Return the lines from the one that contains "Continue the OpenSCAD" through the one that contains "wall.visible_transmission = False", both included, exactly as written and with nothing added.

Records provided —
---*---
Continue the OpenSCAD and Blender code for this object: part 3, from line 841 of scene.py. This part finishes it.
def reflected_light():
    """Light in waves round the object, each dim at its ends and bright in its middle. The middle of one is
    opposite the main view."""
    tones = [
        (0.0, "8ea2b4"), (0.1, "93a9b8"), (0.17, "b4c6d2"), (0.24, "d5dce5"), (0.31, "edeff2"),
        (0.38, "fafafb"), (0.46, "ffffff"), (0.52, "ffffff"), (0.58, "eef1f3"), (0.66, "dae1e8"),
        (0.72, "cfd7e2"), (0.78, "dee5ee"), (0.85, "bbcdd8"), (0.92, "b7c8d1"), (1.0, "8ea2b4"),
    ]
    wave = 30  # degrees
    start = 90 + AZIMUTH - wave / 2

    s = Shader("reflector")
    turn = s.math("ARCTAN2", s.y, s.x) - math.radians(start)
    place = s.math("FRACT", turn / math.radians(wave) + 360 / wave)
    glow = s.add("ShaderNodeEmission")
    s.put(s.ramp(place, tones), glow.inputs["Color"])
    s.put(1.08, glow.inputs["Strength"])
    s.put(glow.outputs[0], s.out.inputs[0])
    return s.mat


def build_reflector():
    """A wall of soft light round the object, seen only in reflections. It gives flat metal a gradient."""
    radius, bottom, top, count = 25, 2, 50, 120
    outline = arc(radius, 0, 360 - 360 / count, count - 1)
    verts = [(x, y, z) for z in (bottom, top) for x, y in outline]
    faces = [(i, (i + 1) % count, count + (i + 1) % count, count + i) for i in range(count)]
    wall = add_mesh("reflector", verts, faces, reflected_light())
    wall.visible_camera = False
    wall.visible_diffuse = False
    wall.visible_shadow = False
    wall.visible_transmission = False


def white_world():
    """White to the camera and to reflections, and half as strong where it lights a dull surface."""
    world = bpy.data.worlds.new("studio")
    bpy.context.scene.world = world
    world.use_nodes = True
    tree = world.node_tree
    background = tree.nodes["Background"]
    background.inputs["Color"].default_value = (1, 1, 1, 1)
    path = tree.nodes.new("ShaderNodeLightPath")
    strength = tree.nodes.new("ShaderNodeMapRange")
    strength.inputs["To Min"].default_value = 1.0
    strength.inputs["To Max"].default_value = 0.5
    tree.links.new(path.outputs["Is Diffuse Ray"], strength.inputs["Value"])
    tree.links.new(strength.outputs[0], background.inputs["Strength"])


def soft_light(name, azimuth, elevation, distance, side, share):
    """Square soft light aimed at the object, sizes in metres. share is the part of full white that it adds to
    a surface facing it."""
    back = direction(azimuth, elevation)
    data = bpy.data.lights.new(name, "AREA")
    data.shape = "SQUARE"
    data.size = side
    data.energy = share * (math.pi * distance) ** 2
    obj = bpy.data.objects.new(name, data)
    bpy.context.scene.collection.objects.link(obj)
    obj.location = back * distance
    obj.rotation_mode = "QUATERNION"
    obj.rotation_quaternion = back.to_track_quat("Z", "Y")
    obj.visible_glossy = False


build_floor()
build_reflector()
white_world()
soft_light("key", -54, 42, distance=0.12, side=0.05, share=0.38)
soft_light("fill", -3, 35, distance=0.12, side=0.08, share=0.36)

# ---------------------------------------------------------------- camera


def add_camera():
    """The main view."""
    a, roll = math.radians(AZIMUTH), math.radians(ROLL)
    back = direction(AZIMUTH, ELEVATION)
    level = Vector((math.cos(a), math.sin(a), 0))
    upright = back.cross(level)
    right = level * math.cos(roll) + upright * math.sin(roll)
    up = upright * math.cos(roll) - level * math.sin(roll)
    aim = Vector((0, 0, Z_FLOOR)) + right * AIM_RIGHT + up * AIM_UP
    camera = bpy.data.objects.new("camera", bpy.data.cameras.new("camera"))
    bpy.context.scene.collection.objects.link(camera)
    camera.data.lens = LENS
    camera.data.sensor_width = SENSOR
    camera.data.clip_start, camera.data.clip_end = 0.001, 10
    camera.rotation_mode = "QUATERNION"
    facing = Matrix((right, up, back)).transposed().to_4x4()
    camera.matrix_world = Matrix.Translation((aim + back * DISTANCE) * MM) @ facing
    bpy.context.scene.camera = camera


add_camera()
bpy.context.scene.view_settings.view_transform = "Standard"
---*---
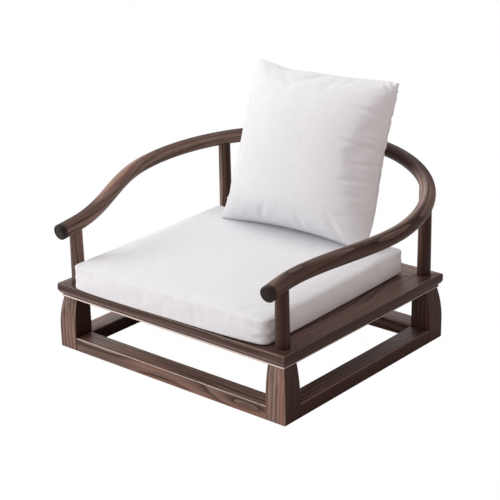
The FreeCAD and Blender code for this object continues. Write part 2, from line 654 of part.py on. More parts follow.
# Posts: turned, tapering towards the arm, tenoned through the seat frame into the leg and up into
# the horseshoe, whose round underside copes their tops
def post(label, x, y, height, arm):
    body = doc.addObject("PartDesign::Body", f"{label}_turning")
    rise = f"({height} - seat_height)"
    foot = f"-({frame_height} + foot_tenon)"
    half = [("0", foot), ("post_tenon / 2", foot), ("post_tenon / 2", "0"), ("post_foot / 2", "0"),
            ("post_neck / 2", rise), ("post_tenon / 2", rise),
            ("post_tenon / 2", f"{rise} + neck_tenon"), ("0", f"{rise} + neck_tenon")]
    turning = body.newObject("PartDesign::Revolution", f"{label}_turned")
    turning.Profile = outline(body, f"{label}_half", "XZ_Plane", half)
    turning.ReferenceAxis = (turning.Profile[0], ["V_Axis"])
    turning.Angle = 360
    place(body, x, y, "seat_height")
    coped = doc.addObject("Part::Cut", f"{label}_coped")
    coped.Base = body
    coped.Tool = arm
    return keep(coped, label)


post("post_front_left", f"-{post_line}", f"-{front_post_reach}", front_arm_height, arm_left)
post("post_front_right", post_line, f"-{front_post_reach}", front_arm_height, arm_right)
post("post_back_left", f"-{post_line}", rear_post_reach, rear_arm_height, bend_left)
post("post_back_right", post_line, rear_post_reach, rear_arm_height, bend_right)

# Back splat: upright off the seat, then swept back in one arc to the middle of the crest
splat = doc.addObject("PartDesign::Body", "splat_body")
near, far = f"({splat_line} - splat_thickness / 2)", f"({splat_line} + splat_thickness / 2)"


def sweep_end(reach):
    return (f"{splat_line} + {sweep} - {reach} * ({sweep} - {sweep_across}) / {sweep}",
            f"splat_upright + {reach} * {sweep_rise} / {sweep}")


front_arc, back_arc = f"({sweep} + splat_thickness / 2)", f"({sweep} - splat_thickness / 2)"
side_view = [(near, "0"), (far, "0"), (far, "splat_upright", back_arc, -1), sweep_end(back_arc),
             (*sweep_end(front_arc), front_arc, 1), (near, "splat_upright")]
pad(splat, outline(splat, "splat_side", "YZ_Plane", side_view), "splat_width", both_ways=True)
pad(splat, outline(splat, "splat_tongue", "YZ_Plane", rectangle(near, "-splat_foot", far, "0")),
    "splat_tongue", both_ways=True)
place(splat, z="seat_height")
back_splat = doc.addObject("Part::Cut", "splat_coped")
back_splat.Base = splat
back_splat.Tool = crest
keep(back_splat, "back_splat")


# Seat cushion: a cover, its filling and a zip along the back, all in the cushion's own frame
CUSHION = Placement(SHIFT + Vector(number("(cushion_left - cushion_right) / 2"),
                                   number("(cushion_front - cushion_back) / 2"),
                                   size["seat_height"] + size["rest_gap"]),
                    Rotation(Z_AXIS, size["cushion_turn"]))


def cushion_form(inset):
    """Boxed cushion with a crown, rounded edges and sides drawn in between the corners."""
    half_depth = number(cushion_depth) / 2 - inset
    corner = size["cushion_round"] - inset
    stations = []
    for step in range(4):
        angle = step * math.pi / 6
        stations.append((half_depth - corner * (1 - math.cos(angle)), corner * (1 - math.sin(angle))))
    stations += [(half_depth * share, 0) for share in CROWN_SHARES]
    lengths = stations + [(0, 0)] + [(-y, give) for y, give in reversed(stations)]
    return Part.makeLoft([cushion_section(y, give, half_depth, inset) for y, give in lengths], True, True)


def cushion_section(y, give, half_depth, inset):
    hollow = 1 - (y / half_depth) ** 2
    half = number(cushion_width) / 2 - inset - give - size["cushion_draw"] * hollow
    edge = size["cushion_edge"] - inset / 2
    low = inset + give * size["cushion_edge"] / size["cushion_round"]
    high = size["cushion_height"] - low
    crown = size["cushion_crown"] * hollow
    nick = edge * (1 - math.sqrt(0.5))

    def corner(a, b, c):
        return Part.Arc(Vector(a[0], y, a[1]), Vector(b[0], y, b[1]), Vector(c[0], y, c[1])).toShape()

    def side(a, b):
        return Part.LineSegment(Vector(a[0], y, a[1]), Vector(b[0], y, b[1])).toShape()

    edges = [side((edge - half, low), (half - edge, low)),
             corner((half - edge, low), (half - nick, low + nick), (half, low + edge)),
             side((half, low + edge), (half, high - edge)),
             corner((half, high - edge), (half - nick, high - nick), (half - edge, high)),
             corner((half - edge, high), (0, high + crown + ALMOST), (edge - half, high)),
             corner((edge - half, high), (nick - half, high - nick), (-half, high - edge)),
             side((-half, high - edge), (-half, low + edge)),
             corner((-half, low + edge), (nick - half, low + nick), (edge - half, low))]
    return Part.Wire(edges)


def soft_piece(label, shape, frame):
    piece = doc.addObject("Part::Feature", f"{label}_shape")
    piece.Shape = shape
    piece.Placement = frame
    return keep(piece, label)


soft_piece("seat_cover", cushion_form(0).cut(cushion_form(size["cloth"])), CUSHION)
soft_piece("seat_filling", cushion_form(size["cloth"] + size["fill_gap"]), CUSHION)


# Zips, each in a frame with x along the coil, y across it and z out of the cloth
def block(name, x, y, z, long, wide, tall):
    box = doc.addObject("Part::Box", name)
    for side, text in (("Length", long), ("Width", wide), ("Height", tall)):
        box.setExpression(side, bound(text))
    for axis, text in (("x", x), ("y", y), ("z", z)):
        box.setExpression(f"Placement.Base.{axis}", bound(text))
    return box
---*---
Answer to the problem —
Continue the OpenSCAD and Blender code for this object: part 3, from line 841 of scene.py. This part finishes it.
def reflected_light():
    """Light in waves round the object, each dim at its ends and bright in its middle. The middle of one is
    opposite the main view."""
    tones = [
        (0.0, "8ea2b4"), (0.1, "93a9b8"), (0.17, "b4c6d2"), (0.24, "d5dce5"), (0.31, "edeff2"),
        (0.38, "fafafb"), (0.46, "ffffff"), (0.52, "ffffff"), (0.58, "eef1f3"), (0.66, "dae1e8"),
        (0.72, "cfd7e2"), (0.78, "dee5ee"), (0.85, "bbcdd8"), (0.92, "b7c8d1"), (1.0, "8ea2b4"),
    ]
    wave = 30  # degrees
    start = 90 + AZIMUTH - wave / 2

    s = Shader("reflector")
    turn = s.math("ARCTAN2", s.y, s.x) - math.radians(start)
    place = s.math("FRACT", turn / math.radians(wave) + 360 / wave)
    glow = s.add("ShaderNodeEmission")
    s.put(s.ramp(place, tones), glow.inputs["Color"])
    s.put(1.08, glow.inputs["Strength"])
    s.put(glow.outputs[0], s.out.inputs[0])
    return s.mat


def build_reflector():
    """A wall of soft light round the object, seen only in reflections. It gives flat metal a gradient."""
    radius, bottom, top, count = 25, 2, 50, 120
    outline = arc(radius, 0, 360 - 360 / count, count - 1)
    verts = [(x, y, z) for z in (bottom, top) for x, y in outline]
    faces = [(i, (i + 1) % count, count + (i + 1) % count, count + i) for i in range(count)]
    wall = add_mesh("reflector", verts, faces, reflected_light())
    wall.visible_camera = False
    wall.visible_diffuse = False
    wall.visible_shadow = False
    wall.visible_transmission = False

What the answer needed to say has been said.